Challenge: Look below for the line containing "place * cup_stud()" and the line containing "shown = obj.evaluated_get(depsgraph)"; repeat exactly those two lines and all lines between them, and nothing else.

###

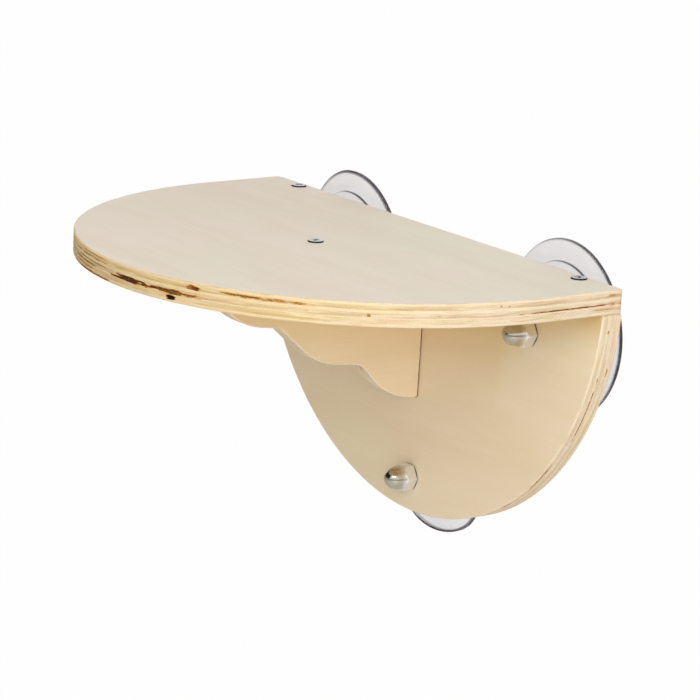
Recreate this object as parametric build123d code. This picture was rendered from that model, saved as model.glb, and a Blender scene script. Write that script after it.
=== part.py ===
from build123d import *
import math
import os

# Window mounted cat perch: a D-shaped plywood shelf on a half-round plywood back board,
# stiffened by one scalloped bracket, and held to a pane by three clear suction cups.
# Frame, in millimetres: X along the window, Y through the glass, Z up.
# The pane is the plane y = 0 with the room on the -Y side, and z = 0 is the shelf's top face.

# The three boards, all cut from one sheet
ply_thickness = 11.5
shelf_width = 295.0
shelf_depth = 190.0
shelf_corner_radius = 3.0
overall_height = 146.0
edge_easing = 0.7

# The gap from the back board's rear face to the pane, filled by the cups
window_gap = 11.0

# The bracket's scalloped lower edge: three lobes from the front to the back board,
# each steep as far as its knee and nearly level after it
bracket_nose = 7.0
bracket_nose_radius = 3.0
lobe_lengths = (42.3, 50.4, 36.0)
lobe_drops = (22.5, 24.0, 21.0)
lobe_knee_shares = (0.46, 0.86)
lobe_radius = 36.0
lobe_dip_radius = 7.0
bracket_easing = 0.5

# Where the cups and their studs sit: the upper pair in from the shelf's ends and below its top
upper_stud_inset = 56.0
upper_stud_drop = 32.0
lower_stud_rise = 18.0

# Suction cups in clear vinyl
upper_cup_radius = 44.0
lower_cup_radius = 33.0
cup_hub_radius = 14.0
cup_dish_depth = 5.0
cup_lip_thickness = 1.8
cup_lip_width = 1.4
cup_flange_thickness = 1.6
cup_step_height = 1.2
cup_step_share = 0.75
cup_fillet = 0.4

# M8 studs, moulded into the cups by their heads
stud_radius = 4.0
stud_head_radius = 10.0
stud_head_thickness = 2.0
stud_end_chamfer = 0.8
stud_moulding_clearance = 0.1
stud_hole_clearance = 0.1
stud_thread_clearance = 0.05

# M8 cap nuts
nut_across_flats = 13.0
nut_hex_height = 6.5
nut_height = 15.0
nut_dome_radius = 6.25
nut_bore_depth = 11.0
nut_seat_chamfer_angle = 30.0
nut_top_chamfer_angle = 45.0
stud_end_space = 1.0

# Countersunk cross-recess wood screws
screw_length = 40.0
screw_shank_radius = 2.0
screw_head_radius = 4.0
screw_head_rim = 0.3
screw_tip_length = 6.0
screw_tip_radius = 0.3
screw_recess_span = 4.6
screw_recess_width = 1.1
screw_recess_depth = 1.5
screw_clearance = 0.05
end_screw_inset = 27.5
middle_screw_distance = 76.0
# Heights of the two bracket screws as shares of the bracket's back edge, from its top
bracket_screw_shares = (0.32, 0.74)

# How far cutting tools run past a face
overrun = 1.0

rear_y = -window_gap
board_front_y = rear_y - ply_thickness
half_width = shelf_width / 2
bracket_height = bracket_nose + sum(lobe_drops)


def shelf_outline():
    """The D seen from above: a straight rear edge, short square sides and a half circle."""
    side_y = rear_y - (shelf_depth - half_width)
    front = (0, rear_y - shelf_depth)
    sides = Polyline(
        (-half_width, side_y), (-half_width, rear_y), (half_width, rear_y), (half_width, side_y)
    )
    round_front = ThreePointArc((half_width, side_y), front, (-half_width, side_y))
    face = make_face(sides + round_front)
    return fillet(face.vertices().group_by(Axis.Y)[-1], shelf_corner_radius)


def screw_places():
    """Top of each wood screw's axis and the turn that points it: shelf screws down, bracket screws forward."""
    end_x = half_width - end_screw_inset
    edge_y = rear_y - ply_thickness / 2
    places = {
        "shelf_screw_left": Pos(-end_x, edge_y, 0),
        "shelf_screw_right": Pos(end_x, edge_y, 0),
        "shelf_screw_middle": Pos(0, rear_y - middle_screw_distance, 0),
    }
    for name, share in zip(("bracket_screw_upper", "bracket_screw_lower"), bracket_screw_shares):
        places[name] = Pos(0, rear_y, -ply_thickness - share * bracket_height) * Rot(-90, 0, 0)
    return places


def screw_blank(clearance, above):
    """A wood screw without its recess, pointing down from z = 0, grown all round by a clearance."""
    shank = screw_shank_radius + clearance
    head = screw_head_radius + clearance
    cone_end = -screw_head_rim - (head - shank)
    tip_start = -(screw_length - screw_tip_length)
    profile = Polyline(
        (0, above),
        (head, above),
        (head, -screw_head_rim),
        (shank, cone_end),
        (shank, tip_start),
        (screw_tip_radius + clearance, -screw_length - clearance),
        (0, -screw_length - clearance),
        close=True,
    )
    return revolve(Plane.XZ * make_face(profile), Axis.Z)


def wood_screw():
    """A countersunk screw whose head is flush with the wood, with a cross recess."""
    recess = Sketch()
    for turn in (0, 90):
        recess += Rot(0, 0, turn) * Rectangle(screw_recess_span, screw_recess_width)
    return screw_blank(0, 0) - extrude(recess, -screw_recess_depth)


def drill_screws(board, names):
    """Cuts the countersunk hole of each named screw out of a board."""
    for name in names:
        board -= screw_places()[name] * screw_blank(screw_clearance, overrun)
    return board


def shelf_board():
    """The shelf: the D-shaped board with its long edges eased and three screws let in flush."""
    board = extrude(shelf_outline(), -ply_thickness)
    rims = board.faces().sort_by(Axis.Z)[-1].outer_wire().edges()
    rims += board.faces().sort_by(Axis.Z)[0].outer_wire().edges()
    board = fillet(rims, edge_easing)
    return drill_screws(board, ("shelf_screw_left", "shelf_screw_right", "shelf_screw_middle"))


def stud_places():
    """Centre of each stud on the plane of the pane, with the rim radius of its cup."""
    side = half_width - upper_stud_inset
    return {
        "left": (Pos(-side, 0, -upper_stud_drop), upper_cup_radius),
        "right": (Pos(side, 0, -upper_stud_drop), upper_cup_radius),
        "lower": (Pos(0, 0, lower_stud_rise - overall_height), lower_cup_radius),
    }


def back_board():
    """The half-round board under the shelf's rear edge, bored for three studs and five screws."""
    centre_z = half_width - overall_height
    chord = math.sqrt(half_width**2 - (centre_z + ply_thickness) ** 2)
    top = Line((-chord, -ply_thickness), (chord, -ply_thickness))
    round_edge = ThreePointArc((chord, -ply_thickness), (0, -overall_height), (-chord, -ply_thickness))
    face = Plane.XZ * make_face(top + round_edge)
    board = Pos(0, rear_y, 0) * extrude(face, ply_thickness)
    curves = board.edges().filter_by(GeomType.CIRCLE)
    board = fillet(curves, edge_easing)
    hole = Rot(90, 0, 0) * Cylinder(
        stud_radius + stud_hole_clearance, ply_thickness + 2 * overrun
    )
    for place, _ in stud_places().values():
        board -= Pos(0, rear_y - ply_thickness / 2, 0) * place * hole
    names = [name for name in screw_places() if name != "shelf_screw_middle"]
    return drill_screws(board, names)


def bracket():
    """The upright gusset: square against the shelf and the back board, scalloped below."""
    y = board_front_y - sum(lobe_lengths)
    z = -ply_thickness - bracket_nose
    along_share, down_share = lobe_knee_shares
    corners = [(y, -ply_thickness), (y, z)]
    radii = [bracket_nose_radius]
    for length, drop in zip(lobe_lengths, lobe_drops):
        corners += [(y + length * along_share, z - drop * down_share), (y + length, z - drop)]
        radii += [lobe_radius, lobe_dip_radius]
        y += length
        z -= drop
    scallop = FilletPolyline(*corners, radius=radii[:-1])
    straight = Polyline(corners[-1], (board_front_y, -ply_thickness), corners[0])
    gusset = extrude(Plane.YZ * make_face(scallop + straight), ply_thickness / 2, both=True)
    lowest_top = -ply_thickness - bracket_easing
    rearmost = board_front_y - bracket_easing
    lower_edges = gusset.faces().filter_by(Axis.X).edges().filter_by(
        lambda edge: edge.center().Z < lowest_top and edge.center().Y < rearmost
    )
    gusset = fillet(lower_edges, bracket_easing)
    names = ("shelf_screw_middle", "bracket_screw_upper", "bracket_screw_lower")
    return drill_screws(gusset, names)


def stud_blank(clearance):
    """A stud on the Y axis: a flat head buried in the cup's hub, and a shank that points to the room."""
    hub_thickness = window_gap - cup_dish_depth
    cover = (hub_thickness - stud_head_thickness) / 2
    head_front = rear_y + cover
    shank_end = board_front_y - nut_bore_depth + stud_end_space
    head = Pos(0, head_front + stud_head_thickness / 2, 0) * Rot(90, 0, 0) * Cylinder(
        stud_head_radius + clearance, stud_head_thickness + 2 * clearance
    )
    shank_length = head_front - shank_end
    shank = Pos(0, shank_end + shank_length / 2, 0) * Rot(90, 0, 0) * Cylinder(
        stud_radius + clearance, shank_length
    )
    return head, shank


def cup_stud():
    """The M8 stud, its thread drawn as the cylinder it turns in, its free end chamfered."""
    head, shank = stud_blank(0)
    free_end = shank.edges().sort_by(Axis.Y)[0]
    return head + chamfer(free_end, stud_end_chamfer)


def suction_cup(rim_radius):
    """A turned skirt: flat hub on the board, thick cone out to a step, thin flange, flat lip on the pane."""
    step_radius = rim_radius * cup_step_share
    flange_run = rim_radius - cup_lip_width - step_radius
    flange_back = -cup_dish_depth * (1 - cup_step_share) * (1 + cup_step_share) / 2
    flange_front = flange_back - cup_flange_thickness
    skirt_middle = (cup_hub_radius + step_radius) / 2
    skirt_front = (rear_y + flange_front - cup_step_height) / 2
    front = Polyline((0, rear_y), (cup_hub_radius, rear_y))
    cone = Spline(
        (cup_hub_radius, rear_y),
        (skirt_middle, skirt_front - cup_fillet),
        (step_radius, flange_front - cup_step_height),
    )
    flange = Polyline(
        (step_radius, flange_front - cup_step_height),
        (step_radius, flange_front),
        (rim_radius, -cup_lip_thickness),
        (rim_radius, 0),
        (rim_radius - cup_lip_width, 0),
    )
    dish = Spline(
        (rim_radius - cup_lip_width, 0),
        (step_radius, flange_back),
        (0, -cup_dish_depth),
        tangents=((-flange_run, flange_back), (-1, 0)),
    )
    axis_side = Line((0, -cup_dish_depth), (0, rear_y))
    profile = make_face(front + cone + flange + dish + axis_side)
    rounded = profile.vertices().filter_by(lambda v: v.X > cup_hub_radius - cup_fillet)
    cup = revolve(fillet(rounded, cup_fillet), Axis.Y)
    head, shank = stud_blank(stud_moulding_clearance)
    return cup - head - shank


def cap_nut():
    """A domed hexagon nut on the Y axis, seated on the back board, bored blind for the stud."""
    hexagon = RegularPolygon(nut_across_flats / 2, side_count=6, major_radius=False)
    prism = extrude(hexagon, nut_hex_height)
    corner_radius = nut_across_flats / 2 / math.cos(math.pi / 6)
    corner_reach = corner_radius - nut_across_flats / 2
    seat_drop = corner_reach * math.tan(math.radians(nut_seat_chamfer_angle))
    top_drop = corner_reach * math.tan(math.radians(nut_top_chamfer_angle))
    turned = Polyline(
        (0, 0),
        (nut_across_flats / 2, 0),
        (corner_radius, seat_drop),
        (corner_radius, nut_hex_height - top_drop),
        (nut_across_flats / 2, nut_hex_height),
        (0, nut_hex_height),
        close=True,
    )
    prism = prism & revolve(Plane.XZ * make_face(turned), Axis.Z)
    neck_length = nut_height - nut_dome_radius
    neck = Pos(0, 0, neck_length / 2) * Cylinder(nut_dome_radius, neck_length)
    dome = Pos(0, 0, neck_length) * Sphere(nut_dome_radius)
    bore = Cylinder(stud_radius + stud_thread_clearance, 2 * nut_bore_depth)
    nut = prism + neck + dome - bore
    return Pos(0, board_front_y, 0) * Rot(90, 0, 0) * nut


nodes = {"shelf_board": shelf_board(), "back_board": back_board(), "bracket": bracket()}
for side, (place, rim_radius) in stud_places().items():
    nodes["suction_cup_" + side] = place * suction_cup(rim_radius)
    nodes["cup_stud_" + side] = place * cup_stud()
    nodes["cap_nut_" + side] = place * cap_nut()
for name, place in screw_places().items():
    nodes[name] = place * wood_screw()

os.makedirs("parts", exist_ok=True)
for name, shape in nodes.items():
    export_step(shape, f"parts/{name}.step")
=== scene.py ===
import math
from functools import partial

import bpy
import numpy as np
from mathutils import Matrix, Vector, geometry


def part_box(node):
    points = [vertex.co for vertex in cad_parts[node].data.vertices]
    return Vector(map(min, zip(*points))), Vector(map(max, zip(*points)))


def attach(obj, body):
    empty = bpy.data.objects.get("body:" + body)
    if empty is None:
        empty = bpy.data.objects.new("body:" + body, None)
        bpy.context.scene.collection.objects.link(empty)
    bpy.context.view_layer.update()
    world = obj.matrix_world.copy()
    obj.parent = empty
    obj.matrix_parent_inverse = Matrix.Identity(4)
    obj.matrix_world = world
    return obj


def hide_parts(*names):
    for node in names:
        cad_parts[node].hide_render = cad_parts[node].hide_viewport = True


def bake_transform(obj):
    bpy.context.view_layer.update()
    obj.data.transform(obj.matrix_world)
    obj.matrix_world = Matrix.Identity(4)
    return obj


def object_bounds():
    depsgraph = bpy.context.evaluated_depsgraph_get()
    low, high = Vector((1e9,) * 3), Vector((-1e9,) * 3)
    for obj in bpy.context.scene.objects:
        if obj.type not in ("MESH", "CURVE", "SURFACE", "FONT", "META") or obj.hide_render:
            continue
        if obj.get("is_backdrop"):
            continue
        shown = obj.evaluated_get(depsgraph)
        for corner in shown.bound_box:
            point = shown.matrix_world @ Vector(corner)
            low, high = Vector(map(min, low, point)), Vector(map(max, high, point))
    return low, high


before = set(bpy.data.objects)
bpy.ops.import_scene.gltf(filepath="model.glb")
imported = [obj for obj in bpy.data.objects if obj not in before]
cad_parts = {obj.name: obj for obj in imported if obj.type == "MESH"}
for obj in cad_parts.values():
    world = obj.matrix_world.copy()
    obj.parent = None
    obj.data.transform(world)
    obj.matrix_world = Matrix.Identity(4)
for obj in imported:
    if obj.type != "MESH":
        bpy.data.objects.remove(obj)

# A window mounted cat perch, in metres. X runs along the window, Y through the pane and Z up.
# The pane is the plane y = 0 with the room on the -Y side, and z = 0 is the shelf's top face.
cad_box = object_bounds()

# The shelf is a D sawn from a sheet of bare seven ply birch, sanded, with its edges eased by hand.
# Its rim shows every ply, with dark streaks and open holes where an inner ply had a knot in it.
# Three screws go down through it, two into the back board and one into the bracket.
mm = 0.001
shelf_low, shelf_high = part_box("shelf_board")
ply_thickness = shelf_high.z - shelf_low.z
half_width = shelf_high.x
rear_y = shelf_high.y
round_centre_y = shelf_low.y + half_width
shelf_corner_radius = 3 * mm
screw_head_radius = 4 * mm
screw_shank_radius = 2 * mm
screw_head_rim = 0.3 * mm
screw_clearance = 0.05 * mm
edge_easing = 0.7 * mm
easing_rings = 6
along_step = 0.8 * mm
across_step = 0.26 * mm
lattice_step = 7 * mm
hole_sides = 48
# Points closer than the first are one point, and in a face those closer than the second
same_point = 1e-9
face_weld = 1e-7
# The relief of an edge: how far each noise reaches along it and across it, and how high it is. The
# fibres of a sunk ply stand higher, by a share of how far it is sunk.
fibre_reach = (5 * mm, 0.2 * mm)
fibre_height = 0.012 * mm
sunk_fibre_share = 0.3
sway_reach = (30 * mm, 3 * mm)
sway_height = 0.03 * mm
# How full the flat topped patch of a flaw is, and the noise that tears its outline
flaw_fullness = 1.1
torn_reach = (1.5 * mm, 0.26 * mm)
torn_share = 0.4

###

Full response:
    nodes["cup_stud_" + side] = place * cup_stud()
    nodes["cap_nut_" + side] = place * cap_nut()
for name, place in screw_places().items():
    nodes[name] = place * wood_screw()

os.makedirs("parts", exist_ok=True)
for name, shape in nodes.items():
    export_step(shape, f"parts/{name}.step")
=== scene.py ===
import math
from functools import partial

import bpy
import numpy as np
from mathutils import Matrix, Vector, geometry


def part_box(node):
    points = [vertex.co for vertex in cad_parts[node].data.vertices]
    return Vector(map(min, zip(*points))), Vector(map(max, zip(*points)))


def attach(obj, body):
    empty = bpy.data.objects.get("body:" + body)
    if empty is None:
        empty = bpy.data.objects.new("body:" + body, None)
        bpy.context.scene.collection.objects.link(empty)
    bpy.context.view_layer.update()
    world = obj.matrix_world.copy()
    obj.parent = empty
    obj.matrix_parent_inverse = Matrix.Identity(4)
    obj.matrix_world = world
    return obj


def hide_parts(*names):
    for node in names:
        cad_parts[node].hide_render = cad_parts[node].hide_viewport = True


def bake_transform(obj):
    bpy.context.view_layer.update()
    obj.data.transform(obj.matrix_world)
    obj.matrix_world = Matrix.Identity(4)
    return obj


def object_bounds():
    depsgraph = bpy.context.evaluated_depsgraph_get()
    low, high = Vector((1e9,) * 3), Vector((-1e9,) * 3)
    for obj in bpy.context.scene.objects:
        if obj.type not in ("MESH", "CURVE", "SURFACE", "FONT", "META") or obj.hide_render:
            continue
        if obj.get("is_backdrop"):
            continue
        shown = obj.evaluated_get(depsgraph)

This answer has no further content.